→ **Exercise brief**: Find and copy lines holding "joints".

** Start of Recorded information **

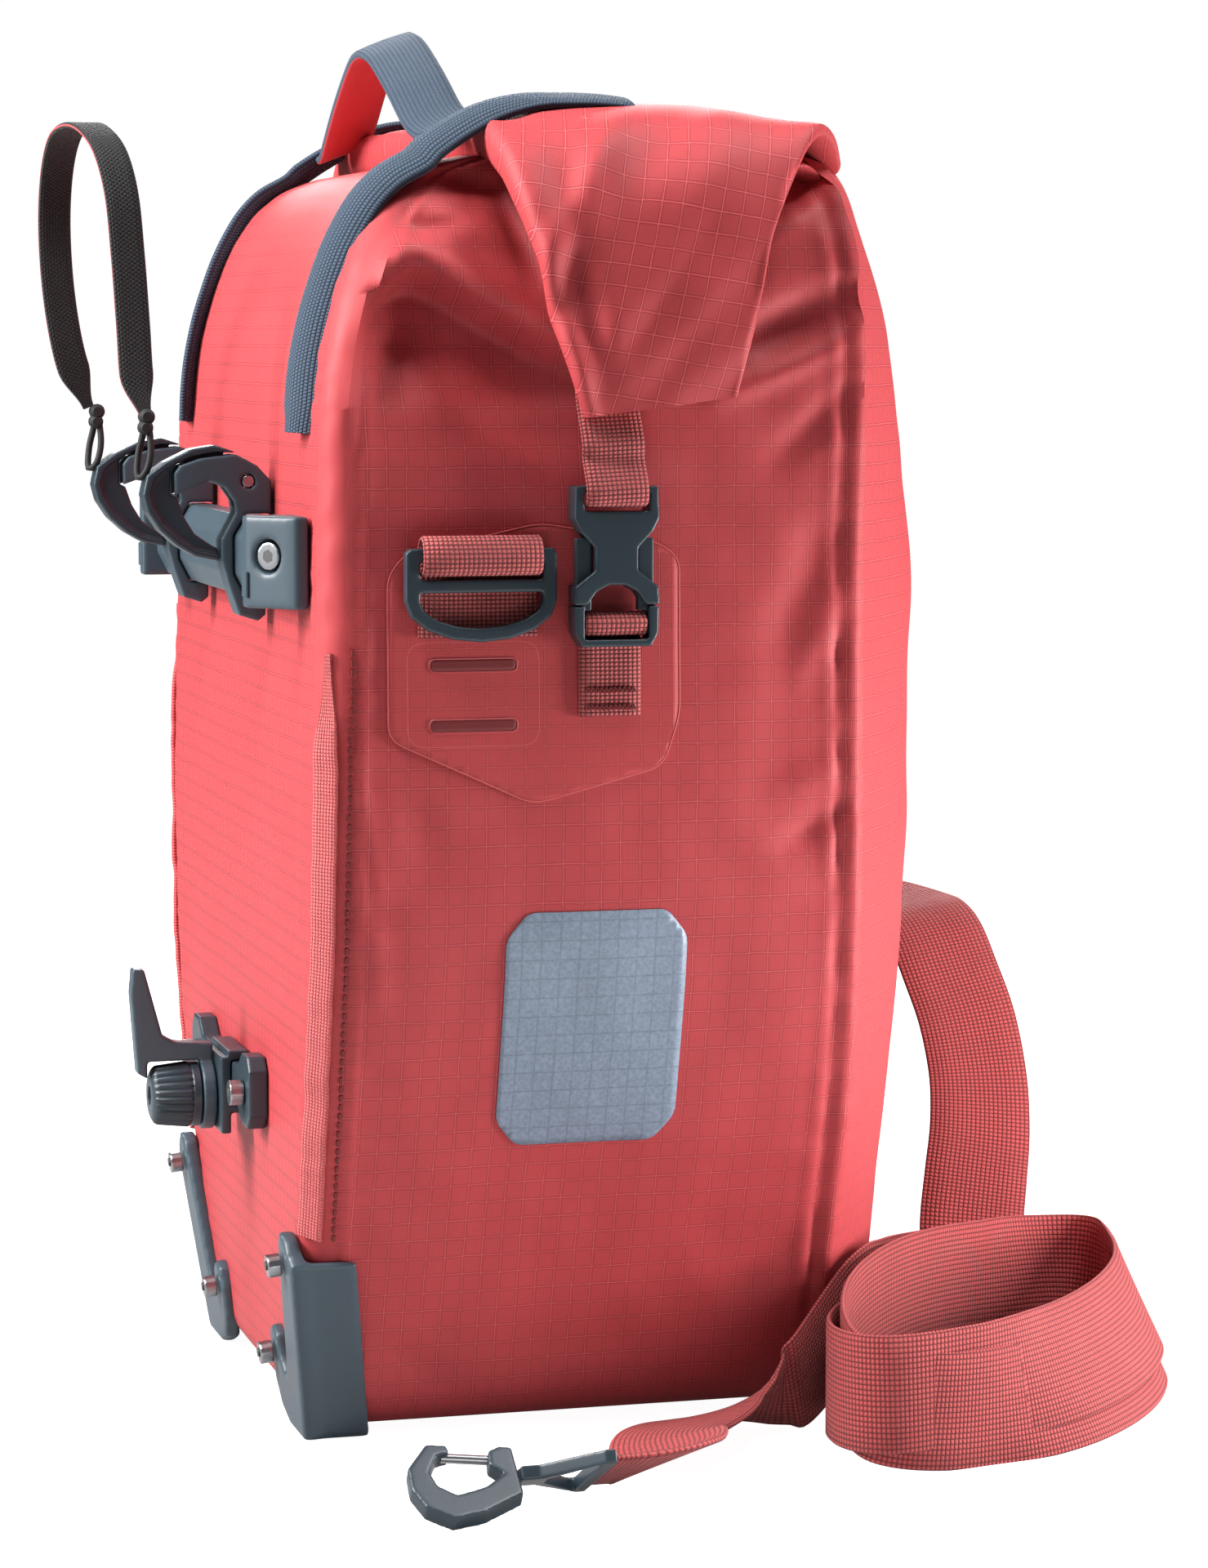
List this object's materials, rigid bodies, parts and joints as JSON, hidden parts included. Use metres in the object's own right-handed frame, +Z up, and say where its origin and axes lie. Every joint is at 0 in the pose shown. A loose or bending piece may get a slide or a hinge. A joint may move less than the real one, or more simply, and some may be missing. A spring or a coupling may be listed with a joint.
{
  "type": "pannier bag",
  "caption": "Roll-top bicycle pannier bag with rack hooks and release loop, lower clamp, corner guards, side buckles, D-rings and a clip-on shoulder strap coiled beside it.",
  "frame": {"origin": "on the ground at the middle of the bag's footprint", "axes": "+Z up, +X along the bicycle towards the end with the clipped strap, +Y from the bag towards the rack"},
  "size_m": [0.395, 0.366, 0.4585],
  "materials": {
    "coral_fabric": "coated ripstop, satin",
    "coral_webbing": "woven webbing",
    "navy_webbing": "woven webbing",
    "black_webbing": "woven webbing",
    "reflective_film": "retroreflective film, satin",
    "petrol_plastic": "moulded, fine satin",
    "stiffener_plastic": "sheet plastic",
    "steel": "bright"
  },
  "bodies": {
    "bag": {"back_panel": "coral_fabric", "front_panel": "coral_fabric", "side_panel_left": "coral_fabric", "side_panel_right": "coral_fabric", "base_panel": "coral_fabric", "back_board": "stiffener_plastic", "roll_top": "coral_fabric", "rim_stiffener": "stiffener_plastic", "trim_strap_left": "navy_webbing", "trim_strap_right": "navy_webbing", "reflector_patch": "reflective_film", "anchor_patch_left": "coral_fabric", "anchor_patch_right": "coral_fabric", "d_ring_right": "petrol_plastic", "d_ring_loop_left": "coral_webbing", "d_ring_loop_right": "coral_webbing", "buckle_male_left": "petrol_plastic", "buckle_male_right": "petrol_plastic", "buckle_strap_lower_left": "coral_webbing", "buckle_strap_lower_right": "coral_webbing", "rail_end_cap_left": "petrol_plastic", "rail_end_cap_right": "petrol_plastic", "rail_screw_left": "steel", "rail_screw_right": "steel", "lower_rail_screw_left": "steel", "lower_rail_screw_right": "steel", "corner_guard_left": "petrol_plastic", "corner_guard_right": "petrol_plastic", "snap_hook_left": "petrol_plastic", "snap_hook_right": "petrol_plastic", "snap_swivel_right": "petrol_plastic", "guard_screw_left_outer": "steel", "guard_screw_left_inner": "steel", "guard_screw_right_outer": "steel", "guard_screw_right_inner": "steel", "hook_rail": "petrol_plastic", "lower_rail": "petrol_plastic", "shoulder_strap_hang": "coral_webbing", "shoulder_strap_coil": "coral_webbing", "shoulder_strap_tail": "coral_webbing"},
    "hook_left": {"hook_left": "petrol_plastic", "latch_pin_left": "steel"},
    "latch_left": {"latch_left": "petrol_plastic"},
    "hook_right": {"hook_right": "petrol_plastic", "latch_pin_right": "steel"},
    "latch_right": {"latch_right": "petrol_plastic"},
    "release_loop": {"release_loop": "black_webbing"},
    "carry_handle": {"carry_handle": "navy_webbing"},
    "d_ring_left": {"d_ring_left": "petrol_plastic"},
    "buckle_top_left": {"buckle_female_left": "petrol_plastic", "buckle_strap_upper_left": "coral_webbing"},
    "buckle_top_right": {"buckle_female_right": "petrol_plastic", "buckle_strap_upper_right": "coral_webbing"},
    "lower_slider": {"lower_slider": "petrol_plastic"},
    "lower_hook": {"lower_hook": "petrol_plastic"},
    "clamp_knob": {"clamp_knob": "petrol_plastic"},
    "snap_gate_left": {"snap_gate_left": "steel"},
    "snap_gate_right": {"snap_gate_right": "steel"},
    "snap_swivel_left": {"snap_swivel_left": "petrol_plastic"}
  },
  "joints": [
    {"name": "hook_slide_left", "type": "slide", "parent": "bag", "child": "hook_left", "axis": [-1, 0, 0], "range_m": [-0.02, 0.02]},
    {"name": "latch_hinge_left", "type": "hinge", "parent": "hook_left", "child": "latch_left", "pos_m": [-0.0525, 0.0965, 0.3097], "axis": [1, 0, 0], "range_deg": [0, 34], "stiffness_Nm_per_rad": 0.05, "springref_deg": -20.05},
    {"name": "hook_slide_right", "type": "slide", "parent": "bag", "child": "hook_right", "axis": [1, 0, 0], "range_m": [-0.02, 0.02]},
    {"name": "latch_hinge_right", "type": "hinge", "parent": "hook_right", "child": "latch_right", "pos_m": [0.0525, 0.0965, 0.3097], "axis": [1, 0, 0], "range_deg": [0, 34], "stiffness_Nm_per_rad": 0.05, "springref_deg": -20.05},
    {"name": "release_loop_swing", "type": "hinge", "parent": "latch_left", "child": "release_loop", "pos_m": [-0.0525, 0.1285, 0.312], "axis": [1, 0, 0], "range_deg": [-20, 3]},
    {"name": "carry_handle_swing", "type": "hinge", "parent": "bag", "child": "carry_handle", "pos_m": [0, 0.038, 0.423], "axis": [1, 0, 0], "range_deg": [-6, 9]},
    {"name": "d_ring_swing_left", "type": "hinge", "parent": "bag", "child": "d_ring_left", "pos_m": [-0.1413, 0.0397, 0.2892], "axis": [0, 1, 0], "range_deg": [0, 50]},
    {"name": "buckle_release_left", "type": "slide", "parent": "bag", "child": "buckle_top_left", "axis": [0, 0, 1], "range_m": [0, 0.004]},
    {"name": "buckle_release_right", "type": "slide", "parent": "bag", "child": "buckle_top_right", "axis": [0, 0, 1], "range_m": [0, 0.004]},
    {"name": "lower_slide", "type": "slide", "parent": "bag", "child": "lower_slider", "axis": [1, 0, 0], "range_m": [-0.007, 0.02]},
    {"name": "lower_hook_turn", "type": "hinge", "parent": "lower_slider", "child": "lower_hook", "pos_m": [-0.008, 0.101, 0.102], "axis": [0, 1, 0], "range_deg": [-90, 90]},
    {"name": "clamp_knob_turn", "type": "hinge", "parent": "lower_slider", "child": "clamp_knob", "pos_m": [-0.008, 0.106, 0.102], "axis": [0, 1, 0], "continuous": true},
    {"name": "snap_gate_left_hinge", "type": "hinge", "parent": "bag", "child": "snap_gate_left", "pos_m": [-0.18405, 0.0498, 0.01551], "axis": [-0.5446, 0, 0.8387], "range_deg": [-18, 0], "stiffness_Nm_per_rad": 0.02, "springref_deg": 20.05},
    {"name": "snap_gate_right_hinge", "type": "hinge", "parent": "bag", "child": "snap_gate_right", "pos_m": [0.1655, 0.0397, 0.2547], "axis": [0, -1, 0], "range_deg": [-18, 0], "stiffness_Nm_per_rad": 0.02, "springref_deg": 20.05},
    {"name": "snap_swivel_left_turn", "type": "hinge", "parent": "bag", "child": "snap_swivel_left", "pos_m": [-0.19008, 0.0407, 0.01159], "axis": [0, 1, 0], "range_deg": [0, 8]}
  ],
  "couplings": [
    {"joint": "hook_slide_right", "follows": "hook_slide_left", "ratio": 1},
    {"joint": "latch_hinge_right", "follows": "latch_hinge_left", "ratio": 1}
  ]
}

** End of Recorded information **

→ **Task solution**:
List this object's materials, rigid bodies, parts and joints as JSON, hidden parts included. Use metres in the object's own right-handed frame, +Z up, and say where its origin and axes lie. Every joint is at 0 in the pose shown. A loose or bending piece may get a slide or a hinge. A joint may move less than the real one, or more simply, and some may be missing. A spring or a coupling may be listed with a joint.
  "joints": [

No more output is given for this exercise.